Я слегка сжимаю его руку. Адам улыбается, вероятно, считая это жестом привязанности, но это всего лишь завершение обратного отсчета, который начался давным-давно. Я всегда хорошо ориентировалась во времени. Это то, как вы произносите идеальное вступительное или заключительное заявление в суде; это то, как вы делаете идеальные паузы во время перекрестного допроса. Вот почему я так хороша в своей работе. Всё дело в выборе времени. Он сжимает мою руку в ответ. Я не хочу даже самой обычной романтики в наших отношениях. Но я терпела от него и худшее… гораздо худшее.
– Ты находила что-нибудь еще? – спрашивает он умоляющим тоном, с надеждой.
– Адам, – я вздыхаю, – зачем вообще поднимать этот вопрос? Это не принесет тебе никакой пользы.
– Тебе никогда не хотелось заглянуть в прошлое? Чтобы попытаться спасти меня? – Его голос начинает повышаться.

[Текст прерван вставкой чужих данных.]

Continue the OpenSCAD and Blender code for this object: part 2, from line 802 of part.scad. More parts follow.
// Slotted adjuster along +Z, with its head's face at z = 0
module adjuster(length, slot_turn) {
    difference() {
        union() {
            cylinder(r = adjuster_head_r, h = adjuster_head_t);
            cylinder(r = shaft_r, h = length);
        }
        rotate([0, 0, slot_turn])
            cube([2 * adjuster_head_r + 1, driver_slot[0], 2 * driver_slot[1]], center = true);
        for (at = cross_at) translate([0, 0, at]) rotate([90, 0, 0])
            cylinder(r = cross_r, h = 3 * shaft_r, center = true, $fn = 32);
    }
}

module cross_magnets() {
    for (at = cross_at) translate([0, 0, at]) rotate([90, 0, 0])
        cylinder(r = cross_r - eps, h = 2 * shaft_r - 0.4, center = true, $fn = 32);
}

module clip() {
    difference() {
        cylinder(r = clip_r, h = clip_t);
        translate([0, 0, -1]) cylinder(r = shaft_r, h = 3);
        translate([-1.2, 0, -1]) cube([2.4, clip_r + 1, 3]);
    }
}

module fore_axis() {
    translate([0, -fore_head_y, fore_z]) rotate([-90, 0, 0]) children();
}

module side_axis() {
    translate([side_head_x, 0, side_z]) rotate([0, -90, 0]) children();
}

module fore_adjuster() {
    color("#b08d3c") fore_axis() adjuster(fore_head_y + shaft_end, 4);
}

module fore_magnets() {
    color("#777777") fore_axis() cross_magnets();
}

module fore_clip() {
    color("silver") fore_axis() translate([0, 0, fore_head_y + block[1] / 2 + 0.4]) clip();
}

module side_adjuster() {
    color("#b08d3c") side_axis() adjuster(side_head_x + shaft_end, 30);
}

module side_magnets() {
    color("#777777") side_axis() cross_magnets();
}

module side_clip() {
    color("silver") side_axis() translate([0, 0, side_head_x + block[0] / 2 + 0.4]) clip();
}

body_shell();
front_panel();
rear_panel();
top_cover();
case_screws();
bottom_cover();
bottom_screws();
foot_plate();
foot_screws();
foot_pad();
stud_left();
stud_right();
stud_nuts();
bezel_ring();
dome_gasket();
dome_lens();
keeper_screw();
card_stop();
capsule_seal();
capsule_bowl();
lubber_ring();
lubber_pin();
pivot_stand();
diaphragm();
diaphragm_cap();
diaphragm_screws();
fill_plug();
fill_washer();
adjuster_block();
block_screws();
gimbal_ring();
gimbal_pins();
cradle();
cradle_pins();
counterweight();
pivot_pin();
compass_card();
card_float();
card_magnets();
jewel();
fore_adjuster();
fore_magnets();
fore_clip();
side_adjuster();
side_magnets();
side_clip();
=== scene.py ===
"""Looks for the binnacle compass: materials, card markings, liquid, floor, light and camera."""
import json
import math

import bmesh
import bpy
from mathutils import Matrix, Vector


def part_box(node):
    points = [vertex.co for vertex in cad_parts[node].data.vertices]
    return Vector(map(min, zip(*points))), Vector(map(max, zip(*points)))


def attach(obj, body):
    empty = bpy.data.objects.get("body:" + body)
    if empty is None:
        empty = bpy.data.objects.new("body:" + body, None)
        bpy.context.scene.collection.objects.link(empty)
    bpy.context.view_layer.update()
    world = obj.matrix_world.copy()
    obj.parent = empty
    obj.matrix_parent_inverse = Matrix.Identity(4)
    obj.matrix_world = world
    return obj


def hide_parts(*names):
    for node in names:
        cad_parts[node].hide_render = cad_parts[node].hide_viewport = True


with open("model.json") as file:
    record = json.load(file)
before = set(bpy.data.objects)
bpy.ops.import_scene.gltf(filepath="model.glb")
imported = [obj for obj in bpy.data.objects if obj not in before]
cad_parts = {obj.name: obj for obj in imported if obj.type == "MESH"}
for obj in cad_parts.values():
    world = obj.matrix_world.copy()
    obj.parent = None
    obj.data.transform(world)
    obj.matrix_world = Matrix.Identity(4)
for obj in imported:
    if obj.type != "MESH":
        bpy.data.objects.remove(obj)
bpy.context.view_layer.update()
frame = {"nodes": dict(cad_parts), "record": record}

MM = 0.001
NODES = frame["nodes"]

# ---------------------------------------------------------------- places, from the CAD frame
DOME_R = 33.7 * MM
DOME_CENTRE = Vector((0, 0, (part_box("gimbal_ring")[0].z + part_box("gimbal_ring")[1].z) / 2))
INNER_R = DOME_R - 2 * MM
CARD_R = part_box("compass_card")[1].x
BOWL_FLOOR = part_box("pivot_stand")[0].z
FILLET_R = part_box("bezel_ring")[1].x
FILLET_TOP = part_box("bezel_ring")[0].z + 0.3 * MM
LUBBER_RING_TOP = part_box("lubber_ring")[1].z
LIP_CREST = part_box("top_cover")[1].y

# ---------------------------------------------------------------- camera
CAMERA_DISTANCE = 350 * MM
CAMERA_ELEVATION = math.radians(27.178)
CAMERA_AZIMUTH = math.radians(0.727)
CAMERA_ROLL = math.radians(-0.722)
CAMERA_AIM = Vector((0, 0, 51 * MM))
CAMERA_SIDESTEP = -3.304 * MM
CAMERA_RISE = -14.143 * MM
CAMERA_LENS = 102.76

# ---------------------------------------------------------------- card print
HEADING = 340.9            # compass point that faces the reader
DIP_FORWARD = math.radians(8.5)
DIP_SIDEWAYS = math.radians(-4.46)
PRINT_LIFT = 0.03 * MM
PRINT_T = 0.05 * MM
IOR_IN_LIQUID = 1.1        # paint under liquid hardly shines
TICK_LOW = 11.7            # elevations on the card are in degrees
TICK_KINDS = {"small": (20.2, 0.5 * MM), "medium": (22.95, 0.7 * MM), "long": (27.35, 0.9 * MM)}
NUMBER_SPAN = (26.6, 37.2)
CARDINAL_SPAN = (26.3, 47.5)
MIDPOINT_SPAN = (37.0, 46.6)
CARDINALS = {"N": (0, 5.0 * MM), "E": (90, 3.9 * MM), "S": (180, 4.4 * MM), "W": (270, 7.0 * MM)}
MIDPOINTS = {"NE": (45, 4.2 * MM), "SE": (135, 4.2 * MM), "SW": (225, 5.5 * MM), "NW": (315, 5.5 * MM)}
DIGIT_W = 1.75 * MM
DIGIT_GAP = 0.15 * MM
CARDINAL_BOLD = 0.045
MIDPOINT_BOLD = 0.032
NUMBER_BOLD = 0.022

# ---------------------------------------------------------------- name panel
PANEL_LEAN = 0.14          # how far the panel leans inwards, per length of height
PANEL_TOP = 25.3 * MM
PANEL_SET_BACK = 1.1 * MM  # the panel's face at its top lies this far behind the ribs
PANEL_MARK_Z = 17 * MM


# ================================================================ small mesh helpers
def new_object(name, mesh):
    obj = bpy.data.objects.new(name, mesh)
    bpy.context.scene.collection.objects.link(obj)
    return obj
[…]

– Не было никаких новых доказательств. Не было никакой возможности возобновить дело. Ты это знаешь. Мы всё обсудили через шесть месяцев после окончания судебного процесса.

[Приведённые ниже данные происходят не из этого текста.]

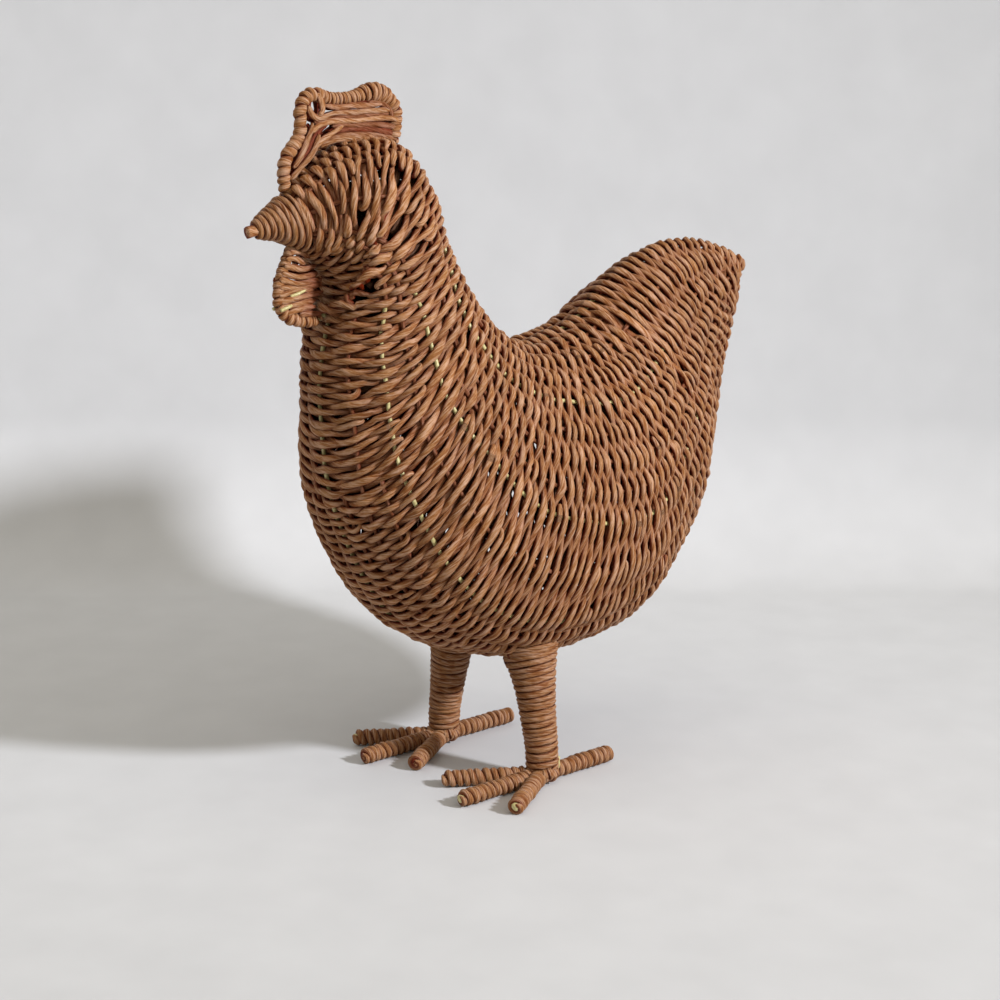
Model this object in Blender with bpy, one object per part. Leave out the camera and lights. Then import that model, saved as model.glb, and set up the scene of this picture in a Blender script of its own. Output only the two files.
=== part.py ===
"""Woven paper hen figure: faceted solids of its eight pieces.

The hen faces -Y, its left side is +X and +Z is up. The origin is on the floor,
at the middle of the figure's overall box. Lengths are in metres.
"""

import math

import bmesh
import bpy
import numpy as np
from mathutils import Vector
from mathutils.bvhtree import BVHTree

for leftover in list(bpy.data.objects):
    bpy.data.objects.remove(leftover, do_unlink=True)

# Overall sizes
HEIGHT = 0.380  # floor to the top of the comb
LENGTH = 0.356  # tip of the beak to tip of the tail
WIDTH = 0.146  # widest part of the body

# Flat pieces, legs and feet
PLATE_THICKNESS = 0.0066  # comb and wattle, the thickness of their wrapped rims
PLATE_ROUNDING = 0.0022  # how far their edges are rounded over
LEG_SPREAD = 0.0858  # distance between the middles of the two feet
LEG_LEAN = 0.0085  # how far each leg leans towards the middle at its top
ANKLE_DIAMETER = 0.0178  # a leg just above its foot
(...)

Я сжимаю его руку во второй раз. Адам опускает голову, снова чувствуя себя побежденным. Неужели он действительно думал, что я появлюсь здесь с новыми уликами и он волшебным образом освободится в самый последний момент? Такое случается только в кино. В реальной жизни такого не бывает. После нескольких неловких мгновений он снова поднимает голову и смотрит на меня. Я сжимаю его руку в третий раз. Адам отвечает тем же. Я жду, когда это закончится.

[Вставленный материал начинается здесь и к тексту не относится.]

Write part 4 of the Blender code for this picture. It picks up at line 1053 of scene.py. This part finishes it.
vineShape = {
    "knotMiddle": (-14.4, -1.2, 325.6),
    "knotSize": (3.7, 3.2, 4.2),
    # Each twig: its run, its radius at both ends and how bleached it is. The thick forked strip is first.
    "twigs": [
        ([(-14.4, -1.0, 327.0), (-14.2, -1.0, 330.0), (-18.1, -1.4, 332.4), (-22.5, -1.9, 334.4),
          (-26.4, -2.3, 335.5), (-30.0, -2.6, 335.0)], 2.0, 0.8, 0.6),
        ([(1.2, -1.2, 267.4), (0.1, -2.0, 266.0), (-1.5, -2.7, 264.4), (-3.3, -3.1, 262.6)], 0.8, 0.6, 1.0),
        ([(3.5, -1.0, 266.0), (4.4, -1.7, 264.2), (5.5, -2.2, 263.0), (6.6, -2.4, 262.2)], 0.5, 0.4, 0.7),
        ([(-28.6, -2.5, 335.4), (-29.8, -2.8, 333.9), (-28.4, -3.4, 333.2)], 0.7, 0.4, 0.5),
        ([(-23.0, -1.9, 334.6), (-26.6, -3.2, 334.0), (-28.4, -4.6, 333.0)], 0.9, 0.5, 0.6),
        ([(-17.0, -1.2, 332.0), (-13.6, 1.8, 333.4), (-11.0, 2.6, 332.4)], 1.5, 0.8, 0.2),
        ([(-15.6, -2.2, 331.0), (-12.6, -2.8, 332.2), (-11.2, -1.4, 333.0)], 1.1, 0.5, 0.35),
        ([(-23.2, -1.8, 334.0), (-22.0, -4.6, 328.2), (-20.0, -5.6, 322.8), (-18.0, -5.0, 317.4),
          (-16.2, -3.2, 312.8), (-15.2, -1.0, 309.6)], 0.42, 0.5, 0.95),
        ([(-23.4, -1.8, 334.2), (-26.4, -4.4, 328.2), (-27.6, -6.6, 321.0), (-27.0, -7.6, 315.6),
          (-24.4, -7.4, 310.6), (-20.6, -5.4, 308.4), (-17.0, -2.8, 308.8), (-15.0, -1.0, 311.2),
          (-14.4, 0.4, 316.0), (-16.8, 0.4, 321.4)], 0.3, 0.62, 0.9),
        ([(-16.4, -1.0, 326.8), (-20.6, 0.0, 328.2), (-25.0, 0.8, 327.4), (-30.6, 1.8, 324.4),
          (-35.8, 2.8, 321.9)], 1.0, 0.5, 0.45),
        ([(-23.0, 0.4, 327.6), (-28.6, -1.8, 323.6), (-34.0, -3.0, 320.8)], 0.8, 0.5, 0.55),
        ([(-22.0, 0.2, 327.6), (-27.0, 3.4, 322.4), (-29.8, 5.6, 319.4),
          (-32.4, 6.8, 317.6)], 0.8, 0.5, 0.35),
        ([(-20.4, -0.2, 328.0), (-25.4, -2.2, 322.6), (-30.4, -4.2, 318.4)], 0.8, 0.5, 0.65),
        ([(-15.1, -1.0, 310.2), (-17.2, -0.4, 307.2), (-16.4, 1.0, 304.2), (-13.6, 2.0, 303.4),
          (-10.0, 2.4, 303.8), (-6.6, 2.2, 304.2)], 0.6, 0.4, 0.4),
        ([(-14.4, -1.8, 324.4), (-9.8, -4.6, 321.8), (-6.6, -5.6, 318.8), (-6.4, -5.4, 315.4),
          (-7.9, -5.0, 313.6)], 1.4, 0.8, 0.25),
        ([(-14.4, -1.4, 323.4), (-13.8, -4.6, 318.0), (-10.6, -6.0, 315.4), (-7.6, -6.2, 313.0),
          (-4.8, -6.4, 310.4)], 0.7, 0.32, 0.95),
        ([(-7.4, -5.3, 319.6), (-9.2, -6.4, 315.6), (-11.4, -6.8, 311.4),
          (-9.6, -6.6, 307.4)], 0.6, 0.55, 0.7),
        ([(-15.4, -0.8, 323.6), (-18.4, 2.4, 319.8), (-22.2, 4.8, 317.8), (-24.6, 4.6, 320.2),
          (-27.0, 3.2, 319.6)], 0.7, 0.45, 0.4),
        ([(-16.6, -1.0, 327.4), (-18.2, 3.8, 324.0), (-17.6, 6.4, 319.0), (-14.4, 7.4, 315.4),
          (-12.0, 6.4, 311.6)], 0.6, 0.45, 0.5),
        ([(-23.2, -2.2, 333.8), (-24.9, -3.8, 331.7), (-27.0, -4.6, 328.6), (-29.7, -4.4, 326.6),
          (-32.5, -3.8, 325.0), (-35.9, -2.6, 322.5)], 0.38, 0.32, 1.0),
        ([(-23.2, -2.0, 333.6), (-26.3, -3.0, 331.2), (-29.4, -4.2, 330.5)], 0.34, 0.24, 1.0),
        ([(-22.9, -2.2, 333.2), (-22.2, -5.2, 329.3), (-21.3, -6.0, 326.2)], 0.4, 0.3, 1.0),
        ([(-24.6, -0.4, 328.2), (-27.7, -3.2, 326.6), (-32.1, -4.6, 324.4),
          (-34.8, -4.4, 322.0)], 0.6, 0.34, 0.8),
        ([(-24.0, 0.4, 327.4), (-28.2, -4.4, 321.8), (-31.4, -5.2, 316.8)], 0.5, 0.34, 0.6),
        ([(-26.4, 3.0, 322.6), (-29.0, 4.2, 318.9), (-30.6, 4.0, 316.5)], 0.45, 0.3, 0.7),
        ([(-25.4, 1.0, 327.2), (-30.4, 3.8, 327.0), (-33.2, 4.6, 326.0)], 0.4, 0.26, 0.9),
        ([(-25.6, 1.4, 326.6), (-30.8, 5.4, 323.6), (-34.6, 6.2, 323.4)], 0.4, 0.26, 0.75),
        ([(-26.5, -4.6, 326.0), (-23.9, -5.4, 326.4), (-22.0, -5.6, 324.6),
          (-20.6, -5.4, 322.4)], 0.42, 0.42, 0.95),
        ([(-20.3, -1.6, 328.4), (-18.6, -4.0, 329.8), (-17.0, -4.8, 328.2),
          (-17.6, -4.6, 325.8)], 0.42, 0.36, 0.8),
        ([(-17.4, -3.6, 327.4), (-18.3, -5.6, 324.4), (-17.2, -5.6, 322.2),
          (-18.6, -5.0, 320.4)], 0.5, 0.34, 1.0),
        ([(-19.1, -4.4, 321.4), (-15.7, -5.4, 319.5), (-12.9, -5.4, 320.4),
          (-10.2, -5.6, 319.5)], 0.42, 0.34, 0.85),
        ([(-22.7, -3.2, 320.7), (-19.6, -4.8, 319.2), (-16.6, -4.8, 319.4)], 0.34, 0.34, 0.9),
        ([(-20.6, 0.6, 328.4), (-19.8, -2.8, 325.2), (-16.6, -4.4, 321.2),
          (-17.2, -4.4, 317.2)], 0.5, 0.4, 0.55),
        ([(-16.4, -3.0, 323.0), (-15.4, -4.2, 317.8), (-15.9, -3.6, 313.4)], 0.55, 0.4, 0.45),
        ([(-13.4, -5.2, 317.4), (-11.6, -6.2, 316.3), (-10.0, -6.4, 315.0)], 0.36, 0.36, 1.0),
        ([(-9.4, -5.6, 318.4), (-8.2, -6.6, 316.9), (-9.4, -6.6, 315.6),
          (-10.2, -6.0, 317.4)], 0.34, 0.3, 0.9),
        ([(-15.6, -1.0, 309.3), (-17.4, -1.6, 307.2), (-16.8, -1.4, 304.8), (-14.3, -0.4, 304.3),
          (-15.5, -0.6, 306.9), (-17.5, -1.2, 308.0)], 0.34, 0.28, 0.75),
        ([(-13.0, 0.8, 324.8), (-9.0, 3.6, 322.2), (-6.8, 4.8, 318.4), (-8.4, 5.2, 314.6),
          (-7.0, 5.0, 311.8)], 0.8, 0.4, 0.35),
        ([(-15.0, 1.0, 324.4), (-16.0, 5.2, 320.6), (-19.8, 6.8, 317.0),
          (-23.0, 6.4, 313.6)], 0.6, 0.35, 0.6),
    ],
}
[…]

– А как насчет третьего набора ДНК? Что насчет этого? Ты знаешь, кому он принадлежит? – В его голосе слышится легкое волнение.
– Адам, мы это обсуждали. Не было достаточно доказательств, чтобы представить результаты анализа суду, – я вздыхаю.
Его лицо морщится, в глазах появляется гнев – дикий зверь возвращается. Но он делает глубокий вдох и снова успокаивается. Он наконец-то смирился со всем этим. Я сжимаю его руку в четвертый раз. На этот раз он не отвечает. Вместо этого бросает на меня странный взгляд.
– Послушай, я пришла сюда не для того, чтобы пересматривать дело. Я пришла сюда, чтобы попрощаться и сказать тебе, что я люблю тебя.
Когда-то я любила его, так что мне нетрудно притвориться, когда я говорю ему эти слова, даже если они больше не соответствуют действительности. Адам опускает голову и шепчет себе под нос:
– Я тоже люблю тебя, Сара.
По его лицу начинают течь тихие слезы. Я сжимаю его руку в пятый раз.
63
Адам Морган
Я так долго хотел увидеть Сару, что потерял счет тому, сколько лет прошло. И вот она наконец здесь, прямо передо мной, и я чувствую… горько-сладкий привкус. Она, кажется, не в себе. По крайней мере, это не та Сара, которую я помню. Она холодна. А то, как она сжимает мою руку, выражает не любовь или привязанность. Что-то другое. Сначала я подумал, что это в утешение – то ли для нее, то ли для меня. Но я не был уверен. Время пожатий выбрано идеально, вплоть до секунды. По одному в минуту. Почему она это делает? Сегодня нелегкий день, но… похоже, ее это совсем не трогает.
Она прекрасно выглядит. Для меня это почти болезненно, учитывая обстоятельства. Ее волосы свободно спадают на плечи, а губы и ногти выкрашены в ярко-красный цвет. Она одета во всё белое, как ангел, но чем больше я думаю об этом, тем менее уместным оно кажется. Я задыхаюсь, думая о нас и обо всем том времени, которое мы потеряли. Совсем скоро она выйдет за эту дверь, и я больше никогда ее не увижу. Я старался не думать об этом все прошедшие годы. Конечно, я знал, что нынешний день рано или поздно наступит, но это не то, о чем хочется думать. Смертельная инъекция за преступление, которого я не совершал… Последняя часть этой фразы жалит меня больше всего.
Никаких дополнительных доказательств по моему делу так и не было найдено, так что моя судьба осталась неизменной. Это было идеальное преступление и идеальная подстава со стороны того, кто это сделал. Я давным-давно потерял надежду, но по какой-то причине думал, что в этот день, может быть, Сара придет с каким-то чудесным, ошеломляющим открытием, чтобы сорвать завесу с заговора против меня; мой рыцарь-спаситель в сияющих доспехах. Ее наряд определенно соответствует такой роли.